From Translation Studies and audiovisual translation to media accessibility: Some research trends

Aline Remael, Nina Reviers and Reinhild Vandekerckhove

Recent developments in Translation Studies and translation practice have not only led to a profusion of approaches, but also to the development of new text forms and translation modes. Media Accessibility, particularly audio description (AD) and subtitling for the deaf and hard-of-hearing (SDH), is an example of such a ‘new’ mode. SDH has been evolving quickly in recent decades and new developments such as interlingual SDH and live subtitling with speech recognition bring it closer to established forms of translation and interpreting.
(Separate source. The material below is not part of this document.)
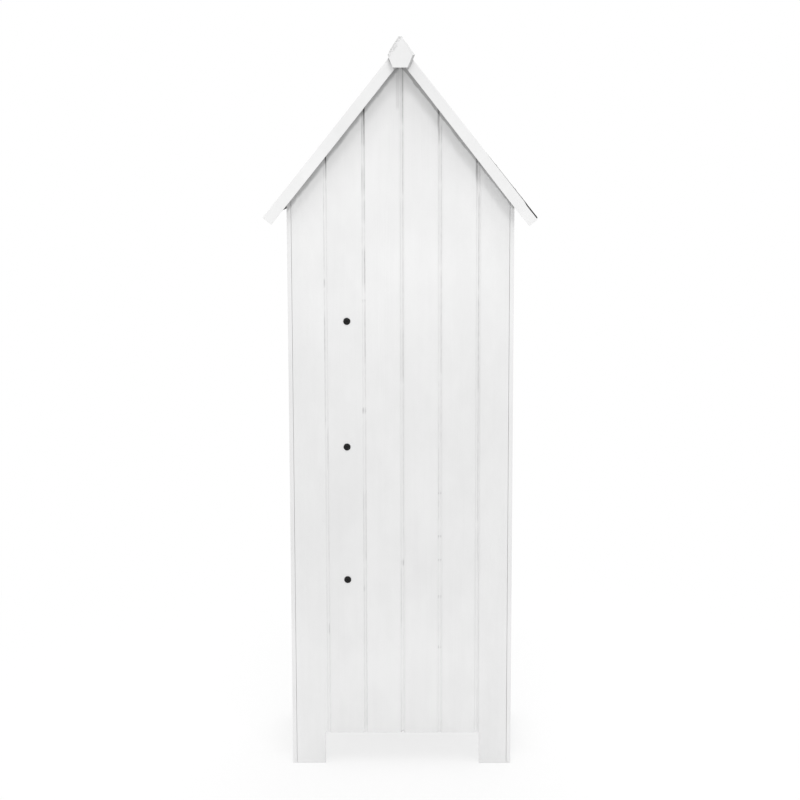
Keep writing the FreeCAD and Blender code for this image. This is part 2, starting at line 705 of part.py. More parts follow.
def turn_button():
    """Upright bar on the right-hand stile; turned level, it reaches over the door."""
    x = button_x()
    back = -OUTER_Y - BUTTON_STANDOFF
    front = back - BUTTON_THICKNESS
    half = BUTTON_WIDTH / 2
    straight = BUTTON_LENGTH / 2 - half
    bar = block(x - half, x + half, front, back, BUTTON_HEIGHT - straight, BUTTON_HEIGHT + straight)
    for level in (BUTTON_HEIGHT - straight, BUTTON_HEIGHT + straight):
        bar = bar.fuse(rod(FreeCAD.Vector(x, back, level), -BACK, half, BUTTON_THICKNESS))
    centre = FreeCAD.Vector(x, back, BUTTON_HEIGHT)
    bore = rod(centre, -BACK, BUTTON_SCREW_RADIUS + BUTTON_CLEARANCE, BUTTON_THICKNESS)
    return bar.removeSplitter().cut(bore)


def turn_button_screw():
    """Screw that the button turns on, with a washer between the button and the stile."""
    face = FreeCAD.Vector(button_x(), -OUTER_Y, BUTTON_HEIGHT)
    head_base = BUTTON_STANDOFF + BUTTON_THICKNESS + BUTTON_HEAD_GAP
    washer = rod(face, -BACK, BUTTON_HEAD_RADIUS, BUTTON_STANDOFF - BUTTON_HEAD_GAP)
    shank = rod(face + BACK * SCREW_BITE, -BACK, BUTTON_SCREW_RADIUS, SCREW_BITE + head_base)
    head = rod(face - BACK * head_base, -BACK, BUTTON_HEAD_RADIUS, BUTTON_HEAD_HEIGHT)
    return washer.fuse(shank).fuse(head).removeSplitter()


def sub_parts():
    """Every sub-part's shape under its name."""
    parts = {}
    parts.update(rear_boards())
    parts["rear_batten_lower"] = rear_lower_batten()
    parts["rear_batten_upper"] = rear_upper_batten()
    parts["right_side_boards"] = side_wall()
    parts["left_side_boards"] = mirrored(side_wall())
    parts["floor_bearers"] = floor_bearers()
    parts["wall_plates"] = wall_plates()
    parts["rear_right_post"] = rear_post()
    parts["rear_left_post"] = mirrored(rear_post())
    parts["front_right_post"] = front_post()
    parts["front_left_post"] = mirrored(front_post())
    parts["front_right_stile"] = right_stile()
    parts["front_left_stile"] = left_stile()
    parts["front_gable_boards"] = gable_boards()
    parts["front_header_batten"] = header_batten()
    parts["front_sill_board"] = sill_board()
    parts["front_sill_batten"] = sill_batten()
    parts["rear_rake_battens"] = rake_battens(REAR_POST_X, BATTEN_Y, INNER_Y)
    parts["front_rake_battens"] = rake_battens(FRONT_POST_X, -INNER_Y, -BATTEN_Y)
    parts["floor_boards"] = floor_slats()
    parts["divider_boards"] = divider()
    for name, height in SHELF_BOLT_HEIGHTS.items():
        parts["shelf_" + name] = shelf(height)
    parts["shelf_rails"] = shelf_rails()
    parts["shelf_rear_cleats"] = shelf_cleats()
    parts["shelf_bolts"] = shelf_bolts()
    parts["shelf_bolt_nuts"] = shelf_nuts()
    parts["roof_boards_right"] = roof_slope()
    parts["roof_boards_left"] = mirrored(roof_slope())
    parts["roof_felt"] = roof_felt()
    rear_barge = bargeboard(GABLE_Y, BARGE_Y)
    parts["rear_bargeboard_right"] = rear_barge
    parts["rear_bargeboard_left"] = mirrored(rear_barge)
    parts["front_bargeboard_left"] = turned_to_front(rear_barge)
    parts["front_bargeboard_right"] = turned_to_front(mirrored(rear_barge))
    parts["rear_finial"] = finial()
    parts["front_finial"] = turned_to_front(finial())
    parts.update(door_boards())
    for name, height in LEDGE_CENTRES.items():
        parts["door_ledge_" + name] = door_ledge(height)
    parts["door_ledge_screws"] = screws(ledge_screw_centres(), -BACK, LEDGE_THICKNESS + SCREW_BITE)
    parts["hinge_door_leaves"] = hinge_leaves(1)
    parts["hinge_frame_leaves"] = hinge_leaves(-1)
    parts["hinge_pins"] = hinge_pins()
    leaf_grip = LEAF_THICKNESS + SCREW_BITE
    parts["hinge_door_screws"] = screws(hinge_screw_centres(1), BACK, leaf_grip)
    parts["hinge_frame_screws"] = screws(hinge_screw_centres(-1), BACK, leaf_grip)
    parts["door_knob"] = door_knob()
    parts["turn_button"] = turn_button()
    parts["turn_button_screw"] = turn_button_screw()
    return parts


os.makedirs("parts", exist_ok=True)
for node, shape in sub_parts().items():
    shape.exportStep("parts/%s.step" % node)
    print(node, len(shape.Solids), "valid" if shape.isValid() else "NOT VALID")
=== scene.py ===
import json
import math
import random

import bmesh
import bpy
from mathutils import Matrix, Vector, noise

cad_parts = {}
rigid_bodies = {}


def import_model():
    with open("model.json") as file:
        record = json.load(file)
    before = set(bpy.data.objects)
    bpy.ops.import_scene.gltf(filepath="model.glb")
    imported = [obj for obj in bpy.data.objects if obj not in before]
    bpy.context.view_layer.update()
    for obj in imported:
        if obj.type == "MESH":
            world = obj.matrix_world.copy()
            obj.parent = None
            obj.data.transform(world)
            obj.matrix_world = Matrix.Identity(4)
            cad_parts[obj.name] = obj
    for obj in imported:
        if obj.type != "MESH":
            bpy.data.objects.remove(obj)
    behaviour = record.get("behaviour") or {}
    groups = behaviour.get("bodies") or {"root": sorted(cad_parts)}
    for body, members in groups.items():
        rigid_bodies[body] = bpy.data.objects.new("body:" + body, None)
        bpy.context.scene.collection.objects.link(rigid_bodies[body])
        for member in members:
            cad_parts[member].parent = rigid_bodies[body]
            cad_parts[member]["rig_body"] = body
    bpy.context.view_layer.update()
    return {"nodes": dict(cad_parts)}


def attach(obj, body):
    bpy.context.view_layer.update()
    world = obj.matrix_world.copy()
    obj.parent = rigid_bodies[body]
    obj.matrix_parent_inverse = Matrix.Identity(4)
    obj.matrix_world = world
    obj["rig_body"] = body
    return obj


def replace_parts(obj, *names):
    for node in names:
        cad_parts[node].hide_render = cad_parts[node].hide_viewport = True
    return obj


# A white painted garden storage cabinet, seen from behind as in the photograph.
# Metres, +Z up. The photographed rear wall faces +Y, the door faces -Y.

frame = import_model()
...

On the one hand, interlingual SDH reintroduces Jakobson’s (1959) ‘translation proper’ while the use of speech recognition has led to the creation of a hybrid form that has affinities with both subtitling and interpreting. Audio description, for its part, cannot even be fitted into Jakobson’s ‘intersemiotic translation’ model since it involves translation from images into words. Research into AD is especially interesting since it rallies methods from adjacent disciplines, much in the same way that Holmes ([1972] 1988) described TS when it was a fledgling discipline. In 2008, Braun set out a research agenda for AD and the wealth of topics and research approaches dealt with in her article illustrate the immense complexity of this field and the work still to be done. Although AD and SDH research have developed at different paces and are concerned with different topics, converging trends do appear. Particularly the role of technology and the concept of multimodality seem to be key issues. This article aims to give an overview of current research trends in both these areas. It illustrates the possibilities of technology-driven research – particularly popular in SDH and live-subtitling research – while at the same time underlining the value of individual, human-driven approaches, which are still the main ‘modus operandi’ in the younger discipline of AD where much basic research is still required.

Table of contents

Translation Studies (TS) has gone through many turns since Holmes presented his seminal outline on “The Name and Nature of Translation Studies” in 1972. Today the ‘technological turn’ appears to be dominant in TS, but research foci and their related research methods and questions are, to a large extent, accumulative phenomena. This accruement of approaches goes hand in hand with an increasing number of variables, mostly connected to digitization and the proliferation of target readers or audiences with different requirements. One central feature of this evolution is the ‘explosion’ of the boundaries of text (written and/or spoken) and the related ongoing development of new text forms and (their) translation modes.